The Secret Life of Books: Episode list
Great Expectations has often been considered one of Charles Dickens's greatest works. EastEnders screenwriter Tony Jordan explores Dickens's success as a serial writer and how Dickens could never keep his own personal problems out of his novels.
Actor Simon Russell Beale has dedicated most of his professional life to the work of one man: The Bard, William Shakespeare. In Shakespeare's time, original manuscripts were thrown away, so without The First Folio, many of Shakespeare's works would have been lost forever.
English writer Virginia Woolf is one of the most fascinating novelists of the twentieth century. Presenter Alexandra Harris explores Woolf's 1925 novel Mrs. Dalloway and how the writing reflected the unstable society following the World War One.
The Mabinogion is a collection of 11 ancient folk tales that is considered Wales' most important contribution to European literature. Cerys Matthews explores the fascinating history of the collection and how it influenced fantasy such as J.R.R. Tolkien's Lord of the Rings.
Novelist Bidisha Mamata first read Charlotte Brontë's Jane Eyre when she was a teenager and was captivated by Jane's liberating journey into adulthood. But upon revisiting the book, Bidisha challenges the romanticism of Brontë's classic novel.

Mary Shelley's Frankenstein has become synonymous monsters and the dangers of science without morals.

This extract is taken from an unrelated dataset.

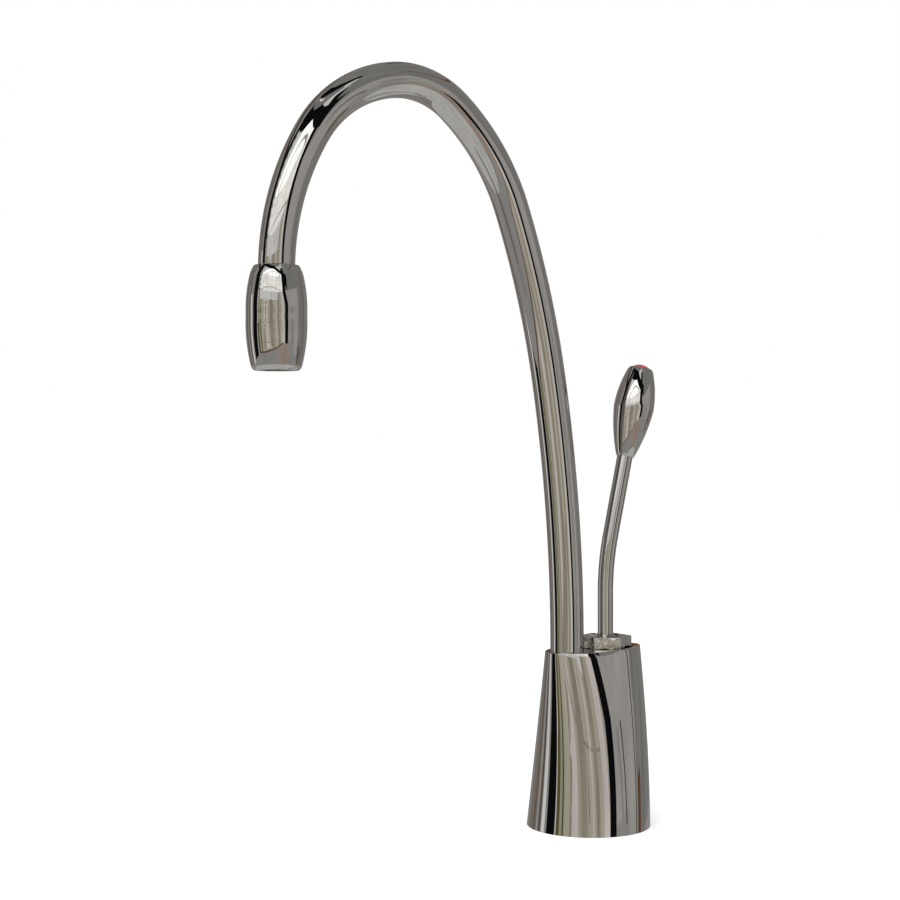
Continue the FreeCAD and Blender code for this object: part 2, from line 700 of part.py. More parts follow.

Author and scientist Professor Alice Roberts returns to the original text to explore the myths of the novel and what Shelley originally intended Frankenstein to be about.
Dr Janina Ramirez unravels Edmund Spenser's Elizabethan epic The Faerie Queene to reveal how this fantasy world of elves, nymphs and questing knights was written in the midst of the brutal Tudor occupation of Ireland, and how the writer's growing disillusionment with the conflict was coded into the poem's restless vers
Nicholas Parsons, a lifelong fan of Edward Lear, revisits the book that gave the world The Owl and the Pussycat to explore the fine line between joy and melancholy in Lear's writing and discover how the epileptic, bronchial, asthmatic depressive pioneered a new kind of poetry that married brilliant wordplay with astonishing artwork.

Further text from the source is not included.